Not acknowledging your customers is not an option

By editorial@silicon.com

Published: 30 August 2002 16:50 BST

If a customer (or potential customer) called your company only to have their call go unanswered, would your CEO accept the situation? If a letter of complaint comes into your office, is it OK to ignore it?

The answer to both questions is, of course, no. So why do so many companies think it's reasonable to brush emails to one side?

New research (see Silicon Says box, left) reveals that only one third of companies have some sort of automated, 'thank you for your email' acknowledgment system in place.

To be fair, most of the companies surveyed did eventually respond to consumers, but only 52 per cent got back within 24 hours, while 32 per cent took three days or longer. That's an age in these heady days of instant, internet-enabled communication.

This situation is ridiculous. Not only do such companies risk losing potential customers, they're not making as much money as they could out of the ones they keep.
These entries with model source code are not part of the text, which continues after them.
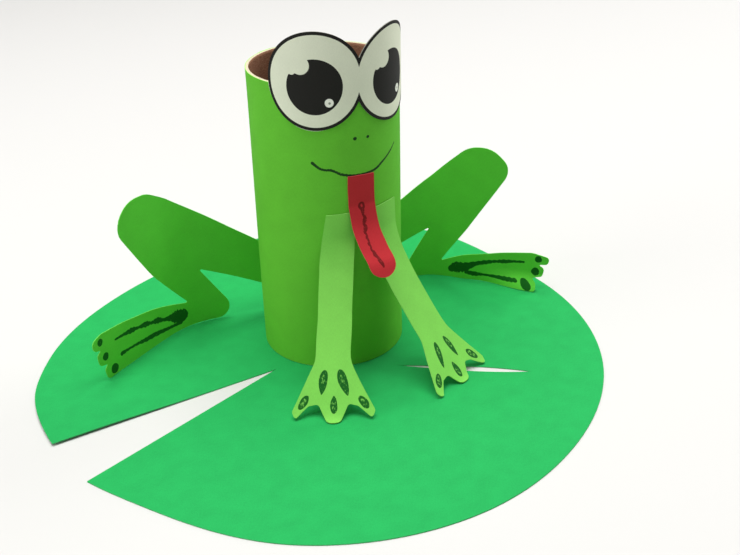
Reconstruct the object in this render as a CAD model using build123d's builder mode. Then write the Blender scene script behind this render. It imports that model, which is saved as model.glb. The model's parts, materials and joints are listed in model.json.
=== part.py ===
from build123d import *
from math import cos, degrees, radians, sin
import os

# A paper frog made from a cardboard tube, standing on a paper lily pad.
# The origin is on the tube's axis at the pad's underside.  +Z is up, the face looks along -Y, and left
# and right are as seen from the front.  Angles round the tube are in degrees from the face towards +X.

# ---- driving dimensions, mm ----
PAPER = 0.25                 # coloured paper of the legs and the tongue
TUBE_TOP = 91.7              # height of the tube's rim above the table
TUBE_RADIUS = 22.6           # outside of the green wrap
WRAP = 0.2                   # green wrapping paper
PLY = 0.4                    # each of the tube's two wound plies
GLUE = 0.15                  # dried glue film

PAD_THICK = 0.3
PAD_CENTRE = (-10.5, -12.7)
PAD_RADII = (89.5, 90, 89, 87, 85.2, 88, 89.6, 84, 87, 88, 87.3, 88.5)   # hand-cut rim, every 30 degrees
NOTCH = ((-26.2, -11.9), (-106, -16.8), (-100, -39.0))                 # apex, then beyond the rim
SLIT_ENDS = ((6.5, -28.6), (41.7, -53.6))
SLIT_HALF_GAP = 0.9

SEAM_ANGLE = 205             # overlap of the wrap, at the back
SEAM_WIDTH = 6

EYE_RADIUS = 14.05           # one eye, measured on the flat card
EYE_SPREAD = 12.8            # from the face's middle to an eye's centre, along the card
EYE_HEIGHT = 92.9
EYE_CARD = 0.3
EYE_CARD_BOTTOM = 78.8

TONGUE_WIDTH = 8.6
TONGUE_TOP = 64.1
TONGUE_FOLD = 55.0           # below this height the tongue hangs free
TONGUE_PROFILE = ((1.8, 48.6), (6.9, 43.6), (11.1, 40.9), (13.5, 37.2))    # out from the fold, height
TONGUE_TIP_HEIGHT = 3.9      # height of the rounded tip

LEG_TAB_TOP = 53.0
LEG_FOLD = 45.0
LEG_HEEL = 13.2              # height where a front leg widens into its foot
FRONT_LEGS = {"left": (-20, -28, 10.2), "right": (20, 24, 11.8)}       # place, direction, width of the strip
FRONT_PROFILE = ((3.0, 34.5), (9.5, 24.0), (16.0, 15.0), (28.3, 0.8))  # out from the fold, height
FOOT_OUTLINE = ((11.7, 2.3), (11.0, 0.6), (4.8, 6.2), (1.2, 0.6))      # right half, outer toe to middle toe

HIND_SKEW = 7.5              # the hind legs' plane is turned a little against the face
HIND_FOLD = 6.6              # from the back's middle line to each leg's fold
HIND_FOLD_DEPTH = 22.0
HIND_PLAN = ((6.9, 22.0), (25, 22.7), (40, 22.3), (48, 19.5), (56, 14), (71, 2), (80, -6))
HIND_OUTLINES = {
    "left": ((6.9, 18.3), (18.2, 27.0), (47.3, 48.7), (51.0, 51.6), (55.6, 52.9), (61.0, 51.6), (64.6, 48.0),
             (64.4, 42.5), (54.8, 24.7), (43.5, 9.2), (57.4, 13.6), (67.4, 15.8), (75.7, 16.6), (77.0, 14.0),
             (74.9, 12.0), (76.0, 8.8), (73.6, 6.8), (74.0, 2.2), (72.6, 0.6), (33.3, 0.6), (29.6, 2.4),
             (29.0, 4.6), (39.0, 20.6), (17.7, 10.9), (6.9, 5.9)),
    "right": ((6.9, 15.5), (34.0, 32.2), (51.6, 46.5), (54.8, 49.8), (58.5, 51.2), (63.0, 49.2), (66.2, 43.6),
              (63.5, 36.0), (57.5, 24.5), (47.5, 7.4), (54.8, 10.2), (65.1, 12.5), (75.0, 13.7), (77.8, 12.2),
              (75.3, 9.6), (76.3, 7.0), (74.2, 5.2), (74.9, 2.0), (73.4, 0.6), (39.1, 0.6), (36.4, 2.6),
              (36.3, 6.6), (44.4, 20.4), (33.8, 15.7), (6.9, 5.0)),
}
HIND_TAB_HEIGHTS = {"left": (5.9, 18.3), "right": (5.0, 15.5)}
HIND_REACH = 30              # no part of a hind leg is further than this from the plane through the axis
HIND_TOP = 60                # or higher than this

FOLD_GAP = 0.3               # sheet edges stand this far back from a fold's line
GLUE_EDGE = 0.5              # a glue film stops this far inside the paper's edge
LEG_GLUE_EDGE = 2.4          # and this far inside the sides of a front leg's tab
EYE_CUT_START = 8            # the eyes are cut from here outwards, clear of the sheet's far side
SLACK = 1                    # cutting shapes run this far past what they cut

# ---- derived ----
PAD_TOP = PAD_THICK
TUBE_BOTTOM = PAD_TOP + GLUE
OUTER_PLY_RADIUS = TUBE_RADIUS - WRAP
INNER_PLY_RADIUS = OUTER_PLY_RADIUS - PLY
BORE_RADIUS = INNER_PLY_RADIUS - PLY
TAB_RADIUS = TUBE_RADIUS + GLUE            # inside of the sheets glued on the tube
FOLD_RADIUS = 23.1                         # middle of a strip where it leaves the tube


def around(radius, angle, height=0):
    """Point or direction at an angle from the face, round the tube's axis."""
    return Vector(radius * sin(radians(angle)), -radius * cos(radians(angle)), height)


def save(piece, name):
    piece.part.label = name
    export_step(piece.part, f"parts/{name}.step")


def ring(inner, outer, low, high):
    with BuildPart() as piece:
        with BuildSketch(Plane.XY.offset(low)):
            Circle(outer)
            Circle(inner, mode=Mode.SUBTRACT)
        extrude(amount=high - low)
    return piece


def tube_patch(inner, outer, angle, width, low, high):
    """Sheet of a given width bent round the tube, centred on an angle."""
    half = degrees(width / 2 / outer)
    with BuildPart() as piece:
        with BuildSketch(Plane.XY.offset(low)):
            with BuildLine():
                near = CenterArc((0, 0), inner, angle - 90 - half, 2 * half)
                far = CenterArc((0, 0), outer, angle - 90 - half, 2 * half)
                Line(near @ 0, far @ 0)
                Line(near @ 1, far @ 1)
            make_face()
        extrude(amount=high - low)
    return piece


def eye_shape(inner, outer, low):
    """Two joined round eyes cut from a sheet bent round the tube, above a given height."""
    shrink = sin(EYE_RADIUS / outer) * outer / EYE_RADIUS      # a bent circle looks narrower from the front
    with BuildPart() as piece:
        for side in (-1, 1):
            angle = side * degrees(EYE_SPREAD / outer)
            start = around(EYE_CUT_START, angle, EYE_HEIGHT)
            facing = Plane(start, x_dir=around(1, angle + 90), z_dir=around(1, angle))
            with BuildSketch(facing):
                Ellipse(EYE_RADIUS * shrink, EYE_RADIUS)
            extrude(amount=outer)
        with BuildSketch(Plane.XY.offset(low)):
            Circle(outer)
            Circle(inner, mode=Mode.SUBTRACT)
        extrude(amount=EYE_HEIGHT + EYE_RADIUS + SLACK - low, mode=Mode.INTERSECT)
    return piece


def hanging_strip(fold, direction, profile, outline):
    """Strip that leaves the tube at a fold, bent along a side profile and cut to a front outline."""
    below_fold = Vector(fold.X, fold.Y)
    front = Plane(below_fold, x_dir=around(1, direction + 90), z_dir=around(1, direction))
    side = Plane(below_fold, x_dir=around(1, direction), z_dir=-around(1, direction + 90))
    (out, height), (tip_out, tip_height) = profile[-2:]
    with BuildPart() as piece:
        with BuildSketch(front.offset(-SLACK)):
            with BuildLine():
                Polyline(*outline, close=True)
            make_face()
        extrude(amount=tip_out + 2 * SLACK)
        with BuildSketch(side):
            with BuildLine():
                tip_tangent = (tip_out - out, tip_height - height)
                Spline((0, fold.Z - FOLD_GAP), *profile, tangents=((0, -1), tip_tangent))
            trace(line_width=PAPER)
        extrude(amount=max(x for x, _ in outline) + SLACK, both=True, mode=Mode.INTERSECT)
    return piece


os.makedirs("parts", exist_ok=True)

# ---- lily pad: one round sheet with a V notch and a narrow slit ----
with BuildPart() as lily_pad:
    with BuildSketch():
        with BuildLine():
            rim = [
                (PAD_CENTRE[0] + radius * cos(turn), PAD_CENTRE[1] + radius * sin(turn))
                for turn, radius in ((radians(30 * step), radius) for step, radius in enumerate(PAD_RADII))
            ]
            Spline(*rim, periodic=True)
        make_face()
        with BuildLine():
            Polyline(*NOTCH, close=True)
        make_face(mode=Mode.SUBTRACT)
        with BuildLine():
            slit_line = Line(*SLIT_ENDS, mode=Mode.PRIVATE)
            bulge = Vector(-slit_line.tangent_at(0).Y, slit_line.tangent_at(0).X) * SLIT_HALF_GAP
            ThreePointArc(slit_line @ 0, slit_line @ 0.5 + bulge, slit_line @ 1)
            ThreePointArc(slit_line @ 0, slit_line @ 0.5 - bulge, slit_line @ 1)
        make_face(mode=Mode.SUBTRACT)
    extrude(amount=PAD_THICK)
save(lily_pad, "lily_pad")

# ---- tube: two wound plies, the green wrap with its overlap, and the glue under it ----
save(ring(BORE_RADIUS, OUTER_PLY_RADIUS, PAD_TOP, TUBE_BOTTOM), "base_glue")
save(ring(BORE_RADIUS, INNER_PLY_RADIUS, TUBE_BOTTOM, TUBE_TOP), "tube_inner_ply")
save(ring(INNER_PLY_RADIUS, OUTER_PLY_RADIUS, TUBE_BOTTOM, TUBE_TOP), "tube_outer_ply")

overlap = tube_patch(TUBE_RADIUS, TUBE_RADIUS + WRAP, SEAM_ANGLE, SEAM_WIDTH, TUBE_BOTTOM, TUBE_TOP)
with BuildPart() as green_wrap:
    add(ring(OUTER_PLY_RADIUS, TUBE_RADIUS, TUBE_BOTTOM, TUBE_TOP).part)
    add(overlap.part)
save(green_wrap, "green_wrap")

# ---- eyes: one card that stands above the rim, glued on at its lower part ----
eye_card = eye_shape(TAB_RADIUS, TAB_RADIUS + EYE_CARD, EYE_CARD_BOTTOM)
save(eye_card, "eye_card")

with BuildPart() as eye_card_glue:
    add(eye_shape(TUBE_RADIUS, TAB_RADIUS, EYE_CARD_BOTTOM).part)
    with BuildSketch(Plane.XY.offset(EYE_CARD_BOTTOM)):
        Circle(TAB_RADIUS + SLACK)
    extrude(amount=TUBE_TOP - EYE_CARD_BOTTOM, mode=Mode.INTERSECT)
save(eye_card_glue, "eye_card_glue")

# ---- tongue: glued root, then the free stretch that curls out ----
root_low = TONGUE_FOLD + FOLD_GAP
save(tube_patch(TAB_RADIUS, TAB_RADIUS + PAPER, 0, TONGUE_WIDTH, root_low, TONGUE_TOP), "tongue_root")
glue_width = TONGUE_WIDTH - 2 * GLUE_EDGE
tongue_glue = tube_patch(TUBE_RADIUS, TAB_RADIUS, 0, glue_width, root_low, TONGUE_TOP - GLUE_EDGE)
save(tongue_glue, "tongue_glue")

half_tongue = TONGUE_WIDTH / 2
tip_low = TONGUE_PROFILE[-1][1]
tongue_outline = [(-half_tongue, TONGUE_FOLD), (half_tongue, TONGUE_FOLD)] + [
    (half_tongue * cos(radians(turn)), tip_low + TONGUE_TIP_HEIGHT * (1 - sin(radians(turn))))
    for turn in range(0, 181, 15)
]
tongue = hanging_strip(around(FOLD_RADIUS, 0, TONGUE_FOLD), 0, TONGUE_PROFILE, tongue_outline)
save(tongue, "tongue")

# ---- front legs: glued tab, then a strip that slopes down to a three-toed foot ----
for name, (place, direction, width) in FRONT_LEGS.items():
    right_half = [(width / 2, LEG_FOLD), (width / 2, LEG_HEEL), *FOOT_OUTLINE]
    leg_outline = right_half + [(-x, z) for x, z in reversed(right_half)]
    tab_low = LEG_FOLD + FOLD_GAP
    tab = tube_patch(TAB_RADIUS, TAB_RADIUS + PAPER, place, width, tab_low, LEG_TAB_TOP)
    save(tab, f"front_leg_{name}_tab")
    glue_width = width - 2 * LEG_GLUE_EDGE
    glue = tube_patch(TUBE_RADIUS, TAB_RADIUS, place, glue_width, tab_low, LEG_TAB_TOP - GLUE_EDGE)
    save(glue, f"front_leg_{name}_glue")
    leg = hanging_strip(around(FOLD_RADIUS, place, LEG_FOLD), direction, FRONT_PROFILE, leg_outline)
    save(leg, f"front_leg_{name}")

# ---- hind legs: glued tab at the back, then a Z-shaped sheet standing on edge ----
# in this plane x runs along the leg and y to the back
back = Plane((0, 0, 0), x_dir=around(1, 90 - HIND_SKEW), z_dir=(0, 0, 1))
for name, outline in HIND_OUTLINES.items():
    side = -1 if name == "left" else 1
    tab_middle = 180 - HIND_SKEW - side * degrees(HIND_FOLD / 2 / TAB_RADIUS)
    tab_width = HIND_FOLD - FOLD_GAP
    low, high = HIND_TAB_HEIGHTS[name]
    save(tube_patch(TAB_RADIUS, TAB_RADIUS + PAPER, tab_middle, tab_width, low, high), f"hind_leg_{name}_tab")
    glue_width = tab_width - 2 * GLUE_EDGE
    glue = tube_patch(TUBE_RADIUS, TAB_RADIUS, tab_middle, glue_width, low + GLUE_EDGE, high - GLUE_EDGE)
    save(glue, f"hind_leg_{name}_glue")

    along = Plane(back.origin, x_dir=back.x_dir * side, z_dir=-back.y_dir * side)
    with BuildPart() as hind_leg:
        with BuildSketch(along.offset(-HIND_REACH)):
            with BuildLine():
                Polyline(*outline, close=True)
            make_face()
        extrude(amount=2 * HIND_REACH)
        with BuildSketch(back):
            with BuildLine():
                Spline(*[(side * x, y) for x, y in HIND_PLAN])
            trace(line_width=PAPER)
        extrude(amount=HIND_TOP, mode=Mode.INTERSECT)
    save(hind_leg, f"hind_leg_{name}")
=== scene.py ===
import json
import math

import bpy
import numpy as np
from mathutils import Matrix, Vector
from mathutils.geometry import delaunay_2d_cdt

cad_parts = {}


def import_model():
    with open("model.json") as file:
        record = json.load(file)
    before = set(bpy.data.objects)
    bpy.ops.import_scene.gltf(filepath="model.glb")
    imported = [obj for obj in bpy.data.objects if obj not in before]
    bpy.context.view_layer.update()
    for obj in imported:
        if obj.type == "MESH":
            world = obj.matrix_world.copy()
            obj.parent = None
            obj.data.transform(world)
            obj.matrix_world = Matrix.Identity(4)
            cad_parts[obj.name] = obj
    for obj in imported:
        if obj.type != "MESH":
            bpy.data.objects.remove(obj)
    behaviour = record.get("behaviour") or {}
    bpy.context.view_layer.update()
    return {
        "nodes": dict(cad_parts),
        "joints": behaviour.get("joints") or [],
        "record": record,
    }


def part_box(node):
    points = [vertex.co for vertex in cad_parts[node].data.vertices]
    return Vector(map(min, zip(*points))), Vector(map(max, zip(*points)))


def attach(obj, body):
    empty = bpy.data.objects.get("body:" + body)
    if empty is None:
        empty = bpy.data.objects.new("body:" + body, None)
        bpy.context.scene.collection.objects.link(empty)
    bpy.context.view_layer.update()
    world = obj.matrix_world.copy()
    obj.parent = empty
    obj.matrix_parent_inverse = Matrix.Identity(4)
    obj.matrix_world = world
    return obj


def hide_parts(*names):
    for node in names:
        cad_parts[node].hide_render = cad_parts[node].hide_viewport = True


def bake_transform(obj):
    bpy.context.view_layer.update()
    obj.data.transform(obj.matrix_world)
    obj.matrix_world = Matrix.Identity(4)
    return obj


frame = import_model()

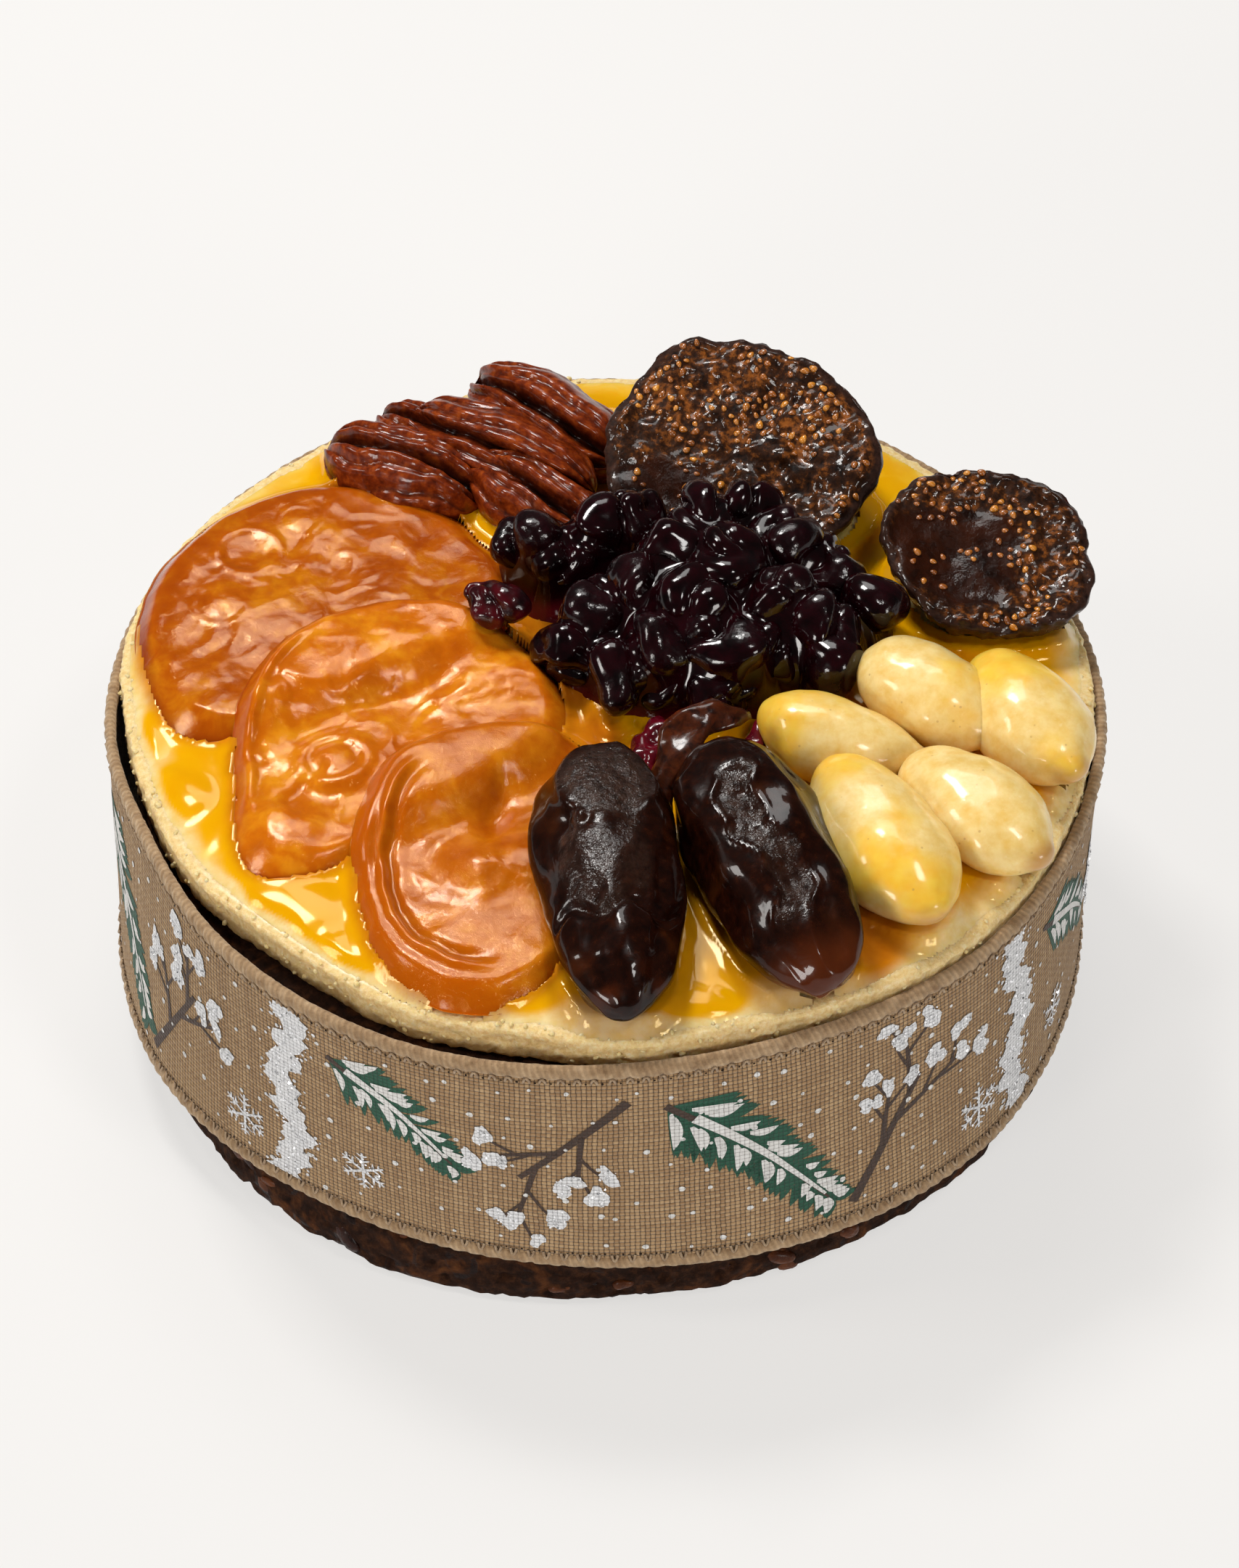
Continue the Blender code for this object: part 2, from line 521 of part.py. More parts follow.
def clear_of_neighbours():
    """Each piece gives way to the ones laid down before it: a Boolean takes away a slightly grown
    copy of every neighbour that it would otherwise press into."""
    order = [name for name, _ in placed]
    for i, name in enumerate(order):
        obj = bpy.data.objects[name]
        for earlier in order[:i]:
            other = bpy.data.objects[earlier]
            grown = bmesh.new()
            grown.from_mesh(other.data)
            grown.normal_update()
            shift = [(v, v.co + v.normal * GAP * 1.1 * MM) for v in grown.verts]
            for v, co in shift:
                v.co = co
            if earlier.startswith(("almond", "pecan", "date", "lone", "berry_scrap")):
                points = [v.co.copy() for v in grown.verts]
                grown.clear()
                for co in points:
                    grown.verts.new(co)
                hull = bmesh.ops.convex_hull(grown, input=grown.verts)
                inside = {g for g in hull["geom_interior"] + hull["geom_unused"] if isinstance(g, bmesh.types.BMVert)}
                bmesh.ops.delete(grown, geom=list(inside), context="VERTS")
                bmesh.ops.recalc_face_normals(grown, faces=grown.faces)
                if grown.calc_volume(signed=True) < 0:
                    bmesh.ops.reverse_faces(grown, faces=grown.faces)
            mine = bmesh.new()
            mine.from_mesh(obj.data)
            if BVHTree.FromBMesh(mine).overlap(BVHTree.FromBMesh(grown)):
                cutter_name = "grown_" + earlier
                cutter = bpy.data.objects.get(cutter_name)
                if cutter is None:
                    mesh = bpy.data.meshes.new(cutter_name)
                    grown.to_mesh(mesh)
                    cutter = bpy.data.objects.new(cutter_name, mesh)
                    cutters.objects.link(cutter)
                    cutter.hide_render = True
                    cutter.display_type = "WIRE"
                cut = obj.modifiers.new("clear_" + earlier, "BOOLEAN")
                cut.operation = "DIFFERENCE"
                cut.solver = "EXACT"
                cut.use_self = True
                cut.object = cutter
            mine.free()
            grown.free()


clear_of_neighbours()
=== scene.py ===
"""Looks of a small round Christmas cake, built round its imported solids. Lengths are millimetres in
the same frame as the solids until build() turns them into metres."""

import math

import bpy
import numpy as np
from mathutils import Matrix, Vector
from mathutils.bvhtree import BVHTree


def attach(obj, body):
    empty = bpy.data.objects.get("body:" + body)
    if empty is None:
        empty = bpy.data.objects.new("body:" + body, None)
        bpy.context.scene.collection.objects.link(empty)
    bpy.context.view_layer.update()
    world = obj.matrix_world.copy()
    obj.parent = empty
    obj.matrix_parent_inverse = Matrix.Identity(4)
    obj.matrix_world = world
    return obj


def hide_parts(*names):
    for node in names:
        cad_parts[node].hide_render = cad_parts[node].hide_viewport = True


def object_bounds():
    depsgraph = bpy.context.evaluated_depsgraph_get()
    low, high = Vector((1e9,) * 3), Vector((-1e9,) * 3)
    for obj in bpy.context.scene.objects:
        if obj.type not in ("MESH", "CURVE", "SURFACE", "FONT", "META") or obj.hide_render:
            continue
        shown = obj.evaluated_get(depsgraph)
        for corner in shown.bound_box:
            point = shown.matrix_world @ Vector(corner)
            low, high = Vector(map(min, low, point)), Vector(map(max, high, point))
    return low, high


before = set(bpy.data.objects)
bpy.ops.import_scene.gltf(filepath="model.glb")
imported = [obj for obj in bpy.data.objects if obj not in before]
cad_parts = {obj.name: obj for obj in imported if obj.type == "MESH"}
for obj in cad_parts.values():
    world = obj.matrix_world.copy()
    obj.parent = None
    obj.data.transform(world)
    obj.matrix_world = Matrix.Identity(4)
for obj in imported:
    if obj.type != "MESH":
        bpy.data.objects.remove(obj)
cad_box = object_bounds()

MM = 0.001
SHIFT = np.array((0.0, -0.75, 0.0))
GAP = 0.32
CAKE_TOP = 32.4
MARZIPAN_BOTTOM = CAKE_TOP + GAP
MARZIPAN_TOP = 36.5
RIBBON_BOTTOM, RIBBON_TOP = 6.8, 35.2
HEM_THICK, HEM_TALL = 1.25, 1.9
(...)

We all want to encourage email interaction, because it's often the cheapest way of doing business. Making sure you answer the initial contact is surely the first thing you do.

Reputation is another key factor: your humble correspondent has a blocked drain, and emailed a plumbing outfit (called Plumbfast) this afternoon. Plumbfast has a very professional-looking website. It wisely encourages its customers to use the web, with a £25 discount for orders made online. Its site boasts that a plumber will turn up within 90 minutes. Once you've filled in your details in the online form, you click on a button emblazoned with the words: 'Call me now!'

Not only was the query not acknowledged by email, but there wasn't even a phone call within 90 minutes (not quite the same thing as 'now'). Heaven knows how long it would take them to get a plumber to turn up

Nice try, but goodbye, as they say. That's money gone to a competitor.

In this day and age, any failure in customer service is costly, and when it comes to email, it's practically a crime. So sort it out.

PS Anyone know a good plumber working in the Ealing area?